== OBJECTIVE ==
Repeat the lines that follow, leaving nothing out.

== DATA SHOWN ==
────────

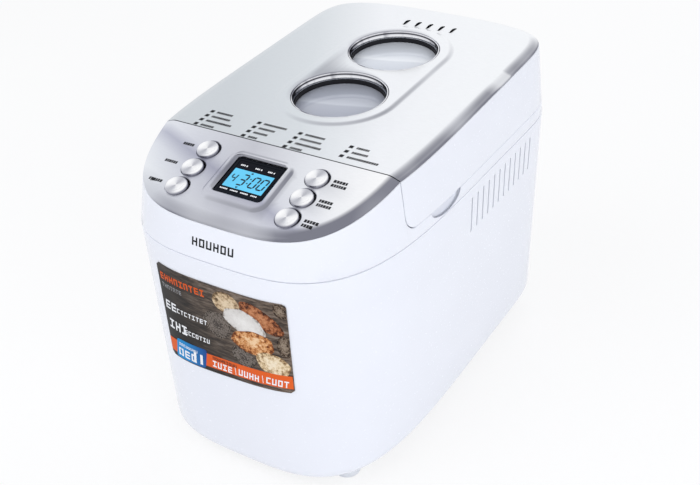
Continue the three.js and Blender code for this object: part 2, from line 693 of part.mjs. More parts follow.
function makeLiner() {
  const plate = flaredForm(lidEdge, WALL + 0.6)
    .intersect(above(LINER_Z))
    .intersect(below(LINER_Z + LINER_SHEET))
    .intersect(behind(SPLIT_Y + SPLIT_GAP + WALL + 0.5))
    .intersect(aheadOf(hingeY() - LINER_REAR));
  const tools = onSlope(join(...windowTools(WINDOW_SEAT + FIT, -FAR, 20)), LID_TILT);
  return cut(plate, tools);
}

function makeSeal() {
  const { x, y, round } = CHAMBER;
  const loop = (grow, z0, z1) =>
    extrudeUp(roundedRectangle(x + grow, y + grow, round + grow, CHAMBER_Y), z0, z1);
  return cut(loop(SEAL.outer, BAND_TOP_Z + FIT, LINER_Z), loop(SEAL.inner, BAND_TOP_Z - 1, LINER_Z + 1));
}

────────

== ANSWER TO THE PROBLEM ==
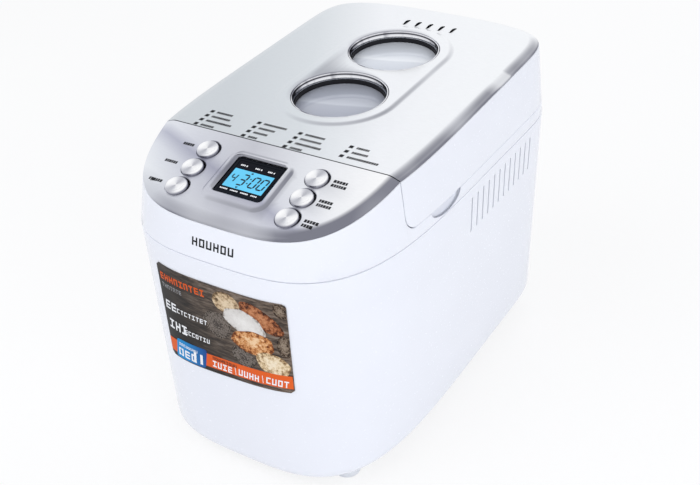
Continue the three.js and Blender code for this object: part 2, from line 693 of part.mjs. More parts follow.
function makeLiner() {
  const plate = flaredForm(lidEdge, WALL + 0.6)
    .intersect(above(LINER_Z))
    .intersect(below(LINER_Z + LINER_SHEET))
    .intersect(behind(SPLIT_Y + SPLIT_GAP + WALL + 0.5))
    .intersect(aheadOf(hingeY() - LINER_REAR));
  const tools = onSlope(join(...windowTools(WINDOW_SEAT + FIT, -FAR, 20)), LID_TILT);
  return cut(plate, tools);
}

function makeSeal() {
  const { x, y, round } = CHAMBER;
  const loop = (grow, z0, z1) =>
    extrudeUp(roundedRectangle(x + grow, y + grow, round + grow, CHAMBER_Y), z0, z1);
  return cut(loop(SEAL.outer, BAND_TOP_Z + FIT, LINER_Z), loop(SEAL.inner, BAND_TOP_Z - 1, LINER_Z + 1));
}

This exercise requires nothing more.